= Stephen Cretney =

British legal scholar (1936–2019)

Stephen Michael Cretney, FBA, Hon. QC (1936–2019) was a British legal scholar. He was Professor of Law at the University of Bristol from 1984 to 1993 and then a fellow of All Souls College, Oxford, until 2001.

== Life ==
Born on 25 February 1936, Cretney attended Magdalen College, Oxford, from 1956 to 1959.

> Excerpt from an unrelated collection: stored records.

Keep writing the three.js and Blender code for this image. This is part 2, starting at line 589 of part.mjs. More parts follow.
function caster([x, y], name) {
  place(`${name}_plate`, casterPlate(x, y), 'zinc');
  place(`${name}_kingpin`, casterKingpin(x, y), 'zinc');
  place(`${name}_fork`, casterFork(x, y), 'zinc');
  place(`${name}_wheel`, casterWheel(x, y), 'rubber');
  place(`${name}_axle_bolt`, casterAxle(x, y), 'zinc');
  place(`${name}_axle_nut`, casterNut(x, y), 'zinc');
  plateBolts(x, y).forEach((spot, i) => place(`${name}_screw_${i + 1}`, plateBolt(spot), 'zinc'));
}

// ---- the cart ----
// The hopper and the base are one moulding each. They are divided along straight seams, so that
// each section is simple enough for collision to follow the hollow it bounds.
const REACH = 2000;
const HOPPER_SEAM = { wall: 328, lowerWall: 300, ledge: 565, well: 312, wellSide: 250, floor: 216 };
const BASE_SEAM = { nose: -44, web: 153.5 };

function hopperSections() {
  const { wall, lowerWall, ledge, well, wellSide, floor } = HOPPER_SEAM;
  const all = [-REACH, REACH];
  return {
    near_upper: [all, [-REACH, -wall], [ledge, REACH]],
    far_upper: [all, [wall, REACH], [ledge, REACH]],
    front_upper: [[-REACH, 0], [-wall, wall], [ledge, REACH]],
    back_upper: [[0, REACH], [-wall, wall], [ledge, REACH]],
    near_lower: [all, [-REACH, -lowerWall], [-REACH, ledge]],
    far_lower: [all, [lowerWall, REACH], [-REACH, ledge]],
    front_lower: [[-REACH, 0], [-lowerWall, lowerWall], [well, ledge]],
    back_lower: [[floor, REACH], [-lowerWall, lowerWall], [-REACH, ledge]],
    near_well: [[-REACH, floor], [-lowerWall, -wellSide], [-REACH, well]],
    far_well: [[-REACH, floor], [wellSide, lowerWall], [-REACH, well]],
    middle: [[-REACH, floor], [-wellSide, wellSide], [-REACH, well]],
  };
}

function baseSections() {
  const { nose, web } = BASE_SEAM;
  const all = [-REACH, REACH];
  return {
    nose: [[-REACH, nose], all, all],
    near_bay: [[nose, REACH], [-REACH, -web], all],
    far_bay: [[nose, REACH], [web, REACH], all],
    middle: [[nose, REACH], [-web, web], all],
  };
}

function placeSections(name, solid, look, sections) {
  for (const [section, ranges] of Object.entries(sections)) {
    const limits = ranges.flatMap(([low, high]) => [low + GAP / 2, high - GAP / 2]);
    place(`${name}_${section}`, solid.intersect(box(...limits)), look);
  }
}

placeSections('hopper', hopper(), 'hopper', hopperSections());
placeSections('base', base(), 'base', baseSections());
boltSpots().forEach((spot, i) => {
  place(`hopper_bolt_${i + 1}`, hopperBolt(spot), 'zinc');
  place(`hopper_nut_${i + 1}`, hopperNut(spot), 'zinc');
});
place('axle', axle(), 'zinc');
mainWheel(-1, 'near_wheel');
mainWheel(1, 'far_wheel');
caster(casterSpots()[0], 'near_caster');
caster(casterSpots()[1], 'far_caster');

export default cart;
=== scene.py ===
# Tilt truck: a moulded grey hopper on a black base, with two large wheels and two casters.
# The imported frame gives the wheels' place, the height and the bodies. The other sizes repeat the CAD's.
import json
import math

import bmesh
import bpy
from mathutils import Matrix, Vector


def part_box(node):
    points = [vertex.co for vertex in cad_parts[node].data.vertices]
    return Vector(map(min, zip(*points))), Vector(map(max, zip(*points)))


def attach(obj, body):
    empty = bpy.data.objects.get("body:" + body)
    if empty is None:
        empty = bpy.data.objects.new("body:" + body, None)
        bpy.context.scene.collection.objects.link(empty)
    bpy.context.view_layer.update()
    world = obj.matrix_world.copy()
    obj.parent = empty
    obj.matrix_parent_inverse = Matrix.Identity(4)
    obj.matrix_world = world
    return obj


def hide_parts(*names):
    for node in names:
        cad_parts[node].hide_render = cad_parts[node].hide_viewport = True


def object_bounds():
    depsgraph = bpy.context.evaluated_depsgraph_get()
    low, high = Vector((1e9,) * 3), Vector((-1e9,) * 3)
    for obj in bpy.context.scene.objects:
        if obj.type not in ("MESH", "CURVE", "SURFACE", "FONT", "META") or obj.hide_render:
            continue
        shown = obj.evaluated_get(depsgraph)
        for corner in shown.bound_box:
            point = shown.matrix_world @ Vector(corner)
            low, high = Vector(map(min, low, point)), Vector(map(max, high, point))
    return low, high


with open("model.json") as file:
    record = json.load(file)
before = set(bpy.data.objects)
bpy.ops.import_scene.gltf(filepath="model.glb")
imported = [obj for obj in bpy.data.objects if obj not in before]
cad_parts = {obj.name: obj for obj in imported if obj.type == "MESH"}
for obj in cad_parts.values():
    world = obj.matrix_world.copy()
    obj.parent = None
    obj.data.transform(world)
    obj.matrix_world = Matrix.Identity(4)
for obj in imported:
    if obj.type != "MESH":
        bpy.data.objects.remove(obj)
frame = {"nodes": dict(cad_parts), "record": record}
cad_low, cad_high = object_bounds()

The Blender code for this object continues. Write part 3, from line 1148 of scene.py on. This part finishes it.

After graduating, he trained as a solicitor at Macfarlanes and was admitted to the profession in 1962; two years later he became a partner in Macfarlanes. In 1966, he entered academia, becoming a lecturer in the Kenya School of Law. He moved to the University of Southampton in 1968 and then, in 1969, was elected to a fellowship at Exeter College, Oxford. He gave up his fellowship in 1978 to be a Law Commissioner for England and Wales, but returned to academia in 1984 to be Professor of Law at the University of Bristol, a chair he held until 1993 when he was elected a fellow of All Souls College, Oxford, retiring in 2001. Cretney died on 30 August 2019 and was survived by his wife Antonia (née Vanrenen) and their two sons.

== Honours and awards ==
Cretney was elected a Fellow of the British Academy in 1985 and was appointed an honorary Queen's Counsel in 1992. He was an academic bencher of the Inner Temple. The University of Bristol conferred on him an honorary LLD degree in 2007, and the University of Oxford awarded him the DCL higher doctorate in 1985.

== Royal marriage controversy ==

Interviewed on the BBC Panorama programme on 13 February 2005 Cretney argued that a civil wedding ceremony could not produce a valid marriage between the Prince of Wales and Camilla Parker-Bowles. It was inhibited for the same reason that Edward VIII could not marry Mrs Simpson while King, Princess Margaret could not marry Peter Townsend and Princess Anne had to marry Timothy Laurence in a Scottish church. Cretney pointed out that although the 1836 Marriage Act introduced provision for civil weddings, by section 45 it did not apply to the royal family. The Marriage Act 1949 (section 79(5)) confirmed the provision, and (although it repealed some parts of the previous Act) many of them (including section 45) remained in force. Civil marriage could have been extended to the royal family by repealing section 45 while the remaining provisions of the 1836 Act remained in force but this was not done. Rebutting Charles' claim (advanced by four legal experts who refused to give their names) that "the 1949 Act is not a continuation of the old legislation. It's a completely new act and therefore does not carry over the bar on royals having civil marriages" Cretney stated:

The 1949 Act is a Consolidation Act. A Consolidation Act does not change the law except in the most minor ways and all it does is to bring together the versions previously scattered amongst the large number of other acts.

He followed up with an article. He was supported ten days after the interview by David Pannick QC (as he then was), an administrative law expert who has overturned government interpretation of the law in court on many occasions, and a former attorney general, Sir Nicholas Lyell QC. Lecturing to the Family Law section of the Society of Legal Scholars in September 2006 Cretney warned of future legal challenges designed to prevent Mrs Parker-Bowles becoming Queen or inheriting from the royal family. A further article followed.

== Publications ==

- (Co-edited with Gerald Dworkin) Theobald on Wills (Sweet and Maxwell, 13th ed., 1970).
- Principles of Family Law (Sweet and Maxwell, 1974; 7th ed., 2002).
- Enduring Powers of Attorney: A Practitioner's Guide (Jordan, 1986).
- Elements of Family Law (Sweet and Maxwell, 1987).
- (Co-authored with Gwynn Davis and Jean Collins) Simple Quarrels: Negotiations and Adjudication in Divorce (Clarendon Press, 1994).
- (Co-authored with Roger Bird) Divorce—the New Law, (Family Law, 1996).
- Law, Law Reform and the Family (Oxford University Press, 1998).
- Family Law in the Twentieth Century: A History (Oxford University Press, 2003).
- Same Sex Relationships from 'Odious Crime' to 'Gay Marriage (Oxford University Press, 2006).